What's Happening?
A Delaware judge has ruled that JPMorgan Chase must continue to pay the legal fees of Charlie Javice, who was convicted of defrauding the bank. Javice, who was sentenced to seven years in prison for using inflated data to deceive JPMorgan into purchasing
her fintech startup, Frank, for $175 million, has accumulated significant legal expenses. The bank had contested these fees, citing extravagant charges, but the court upheld the obligation under the terms of its contract with Frank. Javice remains free on $2 million bail while her case is under appeal.
Why It's Important?
This ruling underscores the complexities and potential liabilities that financial institutions face when entering into acquisition agreements.
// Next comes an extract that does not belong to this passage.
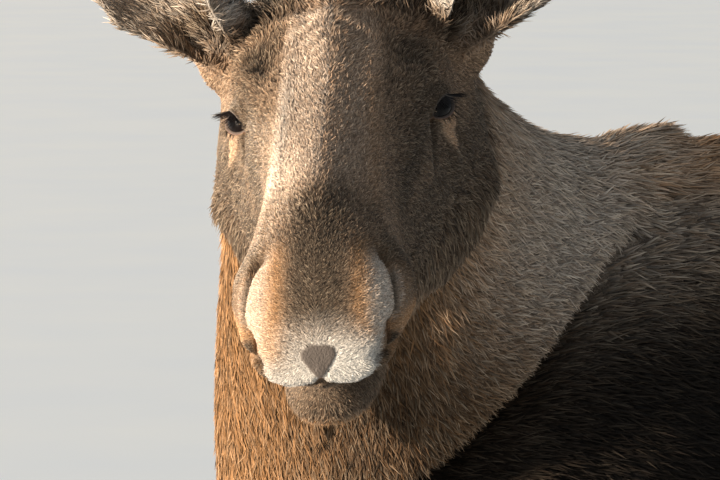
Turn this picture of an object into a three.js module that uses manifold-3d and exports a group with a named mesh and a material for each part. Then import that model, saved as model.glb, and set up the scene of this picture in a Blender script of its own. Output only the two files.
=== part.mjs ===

The case highlights the importance of thorough due diligence and the potential financial repercussions of contractual obligations, even in cases of fraud. For JPMorgan, the decision to cover Javice's legal fees represents a significant financial burden and may influence future contractual negotiations and risk assessments in acquisitions.
What's Next?
JPMorgan is considering its next steps following the court's decision, which may include further legal action to contest the ruling. The ongoing legal proceedings and appeals in Javice's case will continue to attract attention, particularly regarding the enforcement of contractual obligations in cases of fraud. The outcome could set precedents for how similar cases are handled in the future, impacting both legal and business strategies in the financial sector.